Outre cet aspect humain, il y existe également un fort potentiel commercial entre nos deux pays et je pense que l'innovation y joue un rôle important. Le Maroc a un écosystème de startups en pleine croissance qui s'efforce de relever les défis et de saisir les opportunités qu'offre la région. Israël est une plaque tournante de l'innovation depuis des décennies et ce partenariat donne déjà de grands résultats pour les deux pays. Des collaborations sont en cours dans tous les secteurs, de l'université aux questions liées au climat, en passant par la fintech.

Israël et le Maroc sont désormais des partenaires naturels dans la construction d'un écosystème d'innovation dans la région du Moyen-Orient et de l'Afrique du Nord.
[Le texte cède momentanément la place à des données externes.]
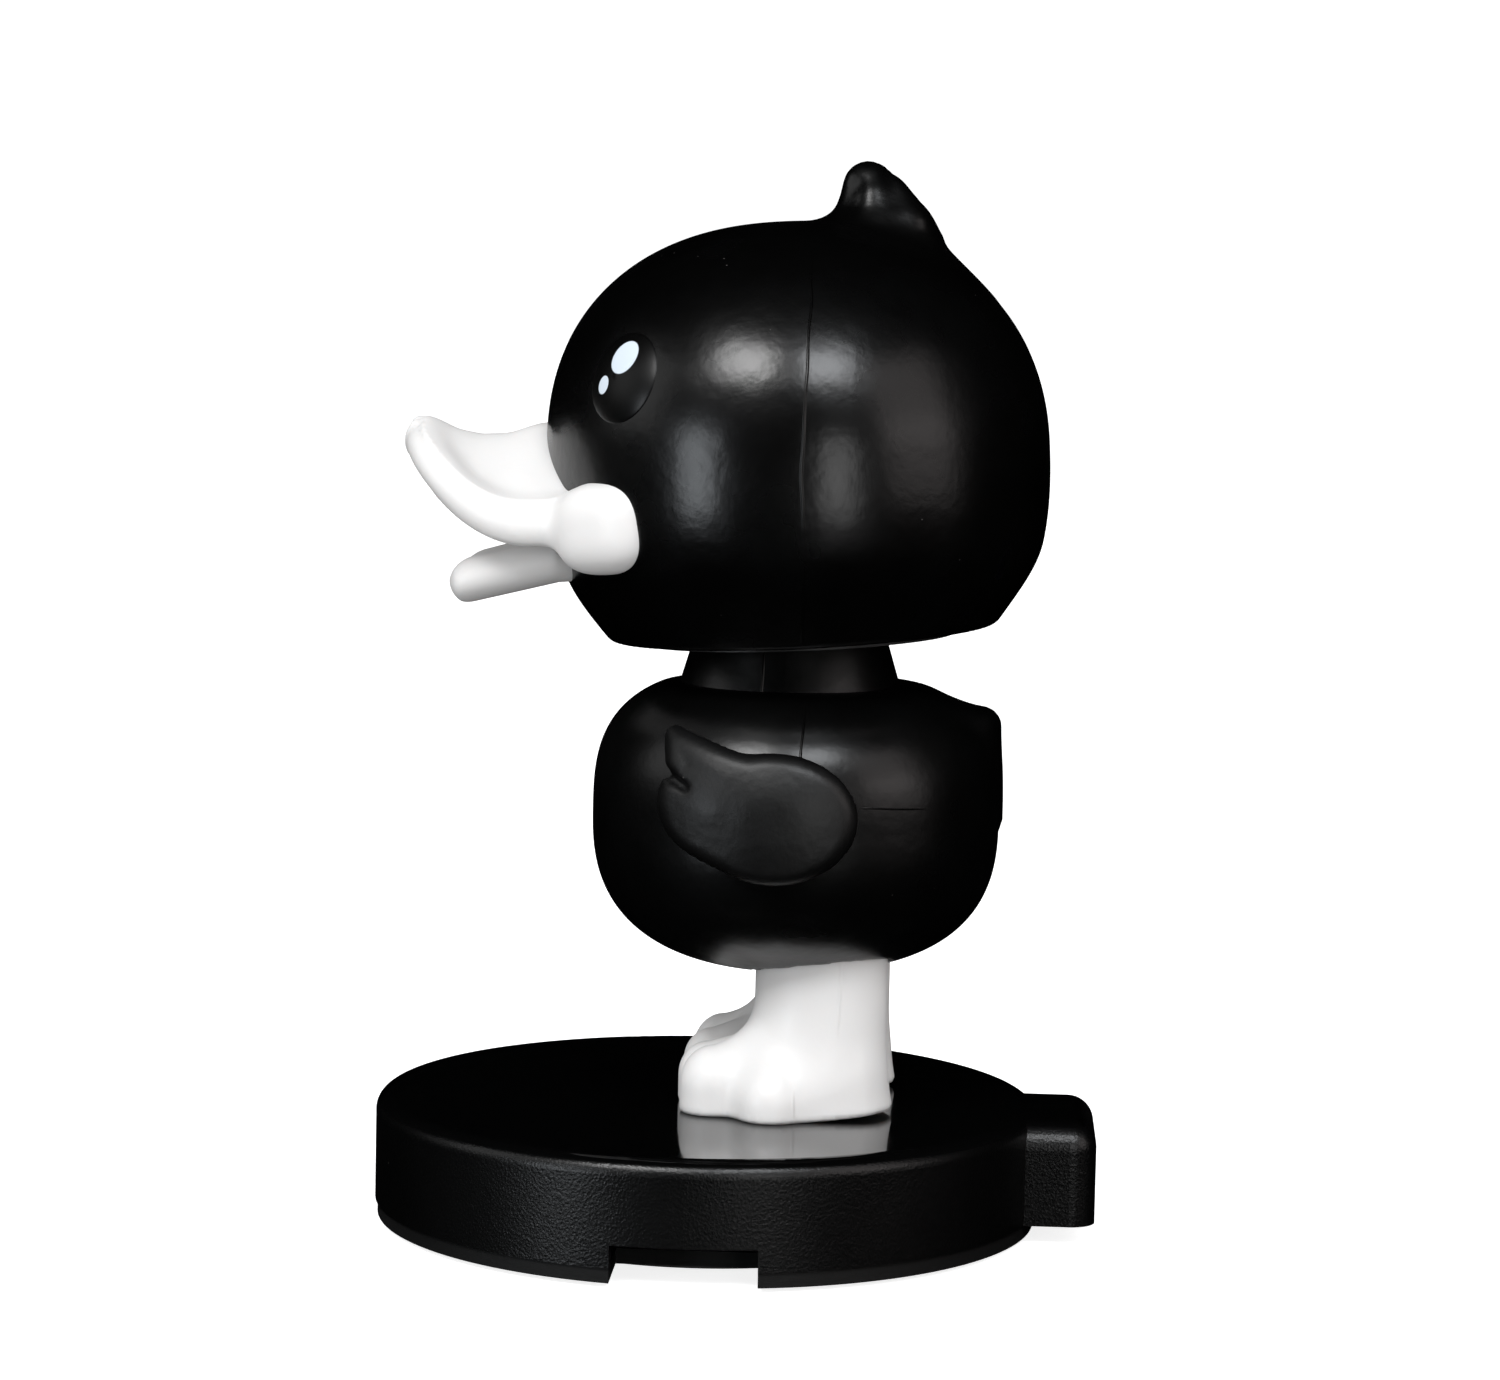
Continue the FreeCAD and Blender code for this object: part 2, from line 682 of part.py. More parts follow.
def head_shell():
    outer = head_egg().fuse(tuft())
    inner = head_egg(-head_wall)
    shell = outer.cut(inner)
    shell = shell.cut(cylinder(insert_r + fit_gap, 12, neck_axis(head_under_z - 6)))
    pocket = eye_pocket()
    shell = shell.cut(pocket).cut(mirrored(pocket))
    shell = shell.cut(bill_plug(bill_plug_half_w, bill_plug_half_h, bill_plug_z, fit_gap))
    shell = shell.cut(bill_plug(lower_plug_half_w, lower_plug_half_h, lower_plug_z, fit_gap))
    return max(shell.Solids, key=lambda solid: solid.Volume)


# ---------------------------------------------------------------- write the parts
def main():
    os.makedirs("parts", exist_ok=True)
    save("base_cover", base_cover())
    save("base_plate", base_plate())
    save("grip_pad", cylinder(pad_r, pad_top_z, V(0, 0, 0)))
    save("ballast_disc", cylinder(ballast_r, ballast_t, V(0, 0, plate_top_z)))
    save("base_screws", base_screws())
    save("leg_screws", leg_screws())
    leg = left_leg()
    save("left_leg", leg)
    save("right_leg", mirrored(leg))
    save("body_shell", body_shell())
    wing = left_wing()
    save("left_wing", wing)
    save("right_wing", mirrored(wing))
    save("neck_collar", neck_collar())
    save("spring_seat", spring_seat())
    save("neck_spring", neck_spring())
    save("spring_cap", leaned(spring_cap()))
    save("cap_screw", leaned(cap_screw()))
    save("head_insert", leaned(head_insert()))
    save("head_shell", leaned(head_shell()))
    eye = left_eye()
    save("left_eye", leaned(eye))
    save("right_eye", leaned(mirrored(eye)))
    save("upper_bill", leaned(upper_bill()))
    save("lower_bill", leaned(lower_bill()))


main()
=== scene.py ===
import json
import math

import bpy
import numpy as np
from mathutils import Matrix, Vector


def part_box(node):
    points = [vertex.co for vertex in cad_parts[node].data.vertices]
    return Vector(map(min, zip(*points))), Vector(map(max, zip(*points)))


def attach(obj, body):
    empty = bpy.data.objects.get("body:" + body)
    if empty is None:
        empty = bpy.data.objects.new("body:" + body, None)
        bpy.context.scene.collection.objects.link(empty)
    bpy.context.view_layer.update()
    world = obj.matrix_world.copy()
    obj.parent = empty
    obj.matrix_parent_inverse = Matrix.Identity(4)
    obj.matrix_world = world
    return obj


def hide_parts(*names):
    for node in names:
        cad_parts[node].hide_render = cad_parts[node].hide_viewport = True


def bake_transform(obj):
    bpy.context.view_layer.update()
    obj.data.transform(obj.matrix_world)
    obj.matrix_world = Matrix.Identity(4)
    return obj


# A black duck figurine with a nodding head on a round base.
# Lengths in this file are millimetres and become metres when a mesh is made.
# +Z is up, the duck faces -Y and its left side is on +X, as in the CAD frame.

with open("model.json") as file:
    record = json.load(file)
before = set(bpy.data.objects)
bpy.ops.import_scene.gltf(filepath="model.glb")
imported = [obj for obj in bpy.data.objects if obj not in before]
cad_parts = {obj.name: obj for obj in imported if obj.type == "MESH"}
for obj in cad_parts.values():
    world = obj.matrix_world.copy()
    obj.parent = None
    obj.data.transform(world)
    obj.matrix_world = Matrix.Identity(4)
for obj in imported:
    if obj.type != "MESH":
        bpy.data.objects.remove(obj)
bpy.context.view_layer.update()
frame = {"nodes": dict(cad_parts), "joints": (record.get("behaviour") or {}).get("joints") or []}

MM = 0.001
JOINTS = {joint["name"]: joint for joint in frame["joints"]}
NOD_PIVOT = [v / MM for v in JOINTS["head_nod"]["pos_m"]]


def node_box(node):
    low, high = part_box(node)
    return np.array(low) / MM, np.array(high) / MM


# ---------------------------------------------------------------- driving sizes
HEAD_LEAN = 3.4
HEAD_Y = 9.8
HEAD_MID_Z = 93.5
HEAD_TOP_Z = 121.5
HEAD_HALF_D = 30.25
HEAD_HALF_W = 31.2
HEAD_LOWER_D = 31.6
HEAD_UNDER_Z = 71.85
HEAD_UNDER_R = 23.1
HEAD_CHAMFER = 0.77        # radius gained per height along the chamfer
HEAD_WALL = 2.6
# Centre line of the tuft, from the crown to its end: y, z and radius.
TUFT = [(20.9, 111.6, 11.2), (21.0, 118.0, 7.0), (20.4, 122.2, 4.7), (19.4, 125.4, 2.85)]
TUFT_SLIM = 0.84           # the tuft's width as a share of its depth

BODY_Y = 9.0
BODY_MID_Z = 50.0
BODY_BOTTOM_Z = 31.4
BODY_TOP_Z = 67.6
NECK_FLAT_Z = 66.0
BODY_FRONT = 23.6
BODY_BACK = 25.7
BODY_HALF_W = 25.0
BODY_WALL = 2.6
NECK_HOLE_R = 11.1
WING_RISE = 1.9
TAIL_END_Y = 34.75
TAIL_TOP_Z = 63.5

LEG_X = 8.5
LEG_Y = 13.9
LEG_HALF_W = 6.5
LEG_HALF_D = 7.7
SOLE_Z = node_box("base_cover")[1][2]
LEG_TOP_Z = BODY_BOTTOM_Z + 3.4
HEEL_RISE = 0.6

EYE_Y = -9.3
EYE_Z = 104.1
EYE_R = 5.5
EYE_RISE = 0.9

COIL_WIRE_R = 0.65
COIL_TURNS = 6

NET_STEP = 0.7
FINE_NET = 0.75            # small pieces take a finer net, as a share of NET_STEP
WING_NET = 0.7


# ---------------------------------------------------------------- distance fields
def smooth_max(a, b, k):
    return -smooth_min(-a, -b, k)


def smooth_min(a, b, k):
    h = np.clip(0.5 + 0.5 * (b - a) / k, 0, 1)
    return b + (a - b) * h - k * h * (1 - h)


def round_max(a, b, radius):
    """Intersection whose edge is rounded by a true radius."""
    u = np.maximum(a + radius, 0)
    v = np.maximum(b + radius, 0)
    return np.minimum(-radius, np.maximum(a, b)) + np.hypot(u, v)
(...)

Juste pour rappel, en mai 2022, Start-Up Nation Central, en partenariat avec l'entreprise marocaine CPR, a organisé sa première conférence "Connect to Innovate" à Casablanca. 250 chefs d'entreprise des deux pays se sont joints à nous pour des débats, des panels et des présentations axés sur les moyens de collaborer dans les secteurs de l'agroalimentaire, des technologies de l'eau, de l'énergie, de la logistique et du capital humain. Ces domaines sont au cœur de la feuille de route économique et sociale pluriannuelle de S.M. le roi Mohammed VI, intitulée "Le nouveau modèle de développement", et ils sont également prioritaires pour Israël.

Quels sont les secteurs prioritaires de cette coopération ?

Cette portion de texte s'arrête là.